Nrama: Will you be traveling to Europe for this project for promotion?Hawthorne: I hope so, if I can swing it with my crazy schedule and home life. Ankama’s talked about bringing me over for Angouleme next year when the book’s out.
My wife's family is from Greece, so we spend summers there when we can. Hopefully I can plan for a trip there, and hop over to France to hang out with JD, Olivier, and the crew from Ankama!
But in the meantime I'll have to be there in spirit. Ankama just announced the book at the Angoulême comic festival this past weekend and some of my art was in their video demonstration. I haven’t heard the response yet, but I’m hoping the fans enjoy it!

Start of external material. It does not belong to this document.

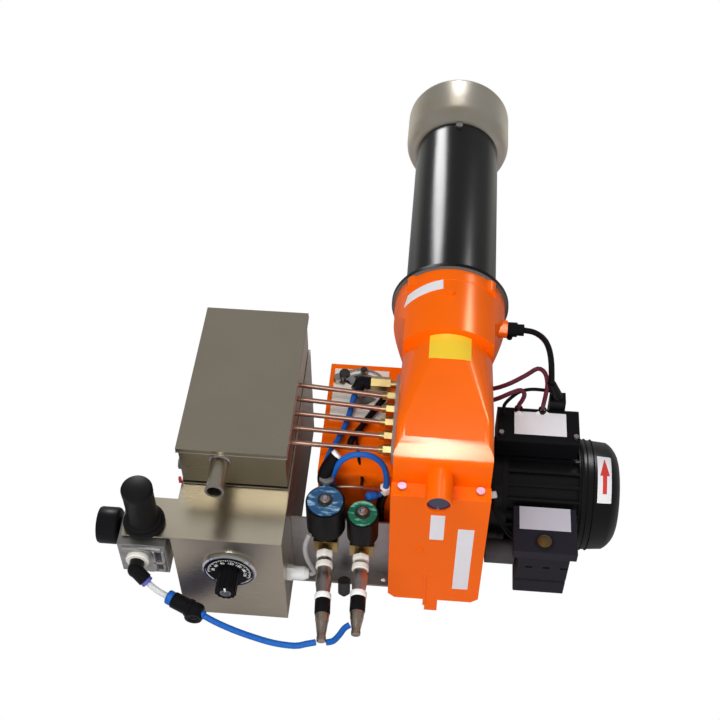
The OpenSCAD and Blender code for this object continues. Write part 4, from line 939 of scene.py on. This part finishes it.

Nrama: You mentioned that this project came about after you connected with writer JD Morvan, who made his name with French comics but did the 2008 one-shot Wolverine: Saudade for Marvel. How would you describe working with him compared to the American writers you’ve worked with in the past?Hawthorne: The language difference is the most obviously change for me, though I'm making an effort o brush up on my French. Luckily JD speaks English, and my friend Dan Christensen helps me by translating the scripts.
The biggest difference is perhaps the panel count. The French like very dense books, so each page is packed with tons of panels and artwork. I think the average for Oms is 7 to 9 panels per page, where as in America it might be 4 to 6. I've had to adapt to that, some times penciling pages larger than I would normally. I'm still inking them at the standard size, but it makes life easier if I don't have to squeeze 9 penciled panels onto a sheet of 11 X 17 inch paper!
Nrama: I know currently Ankama’s focused on its European release, but could you foresee them releasing an English-language edition down the road?
Hawthorne: It's something we all are keeping in the back of our minds, but there are no direct plans as of now. I'd like very much to help bring the book here, and see what fans think. Once we finish a volume I'll show it to some U.S. publishers and see if any of them are interested. I'm confident we can get an English version done up here.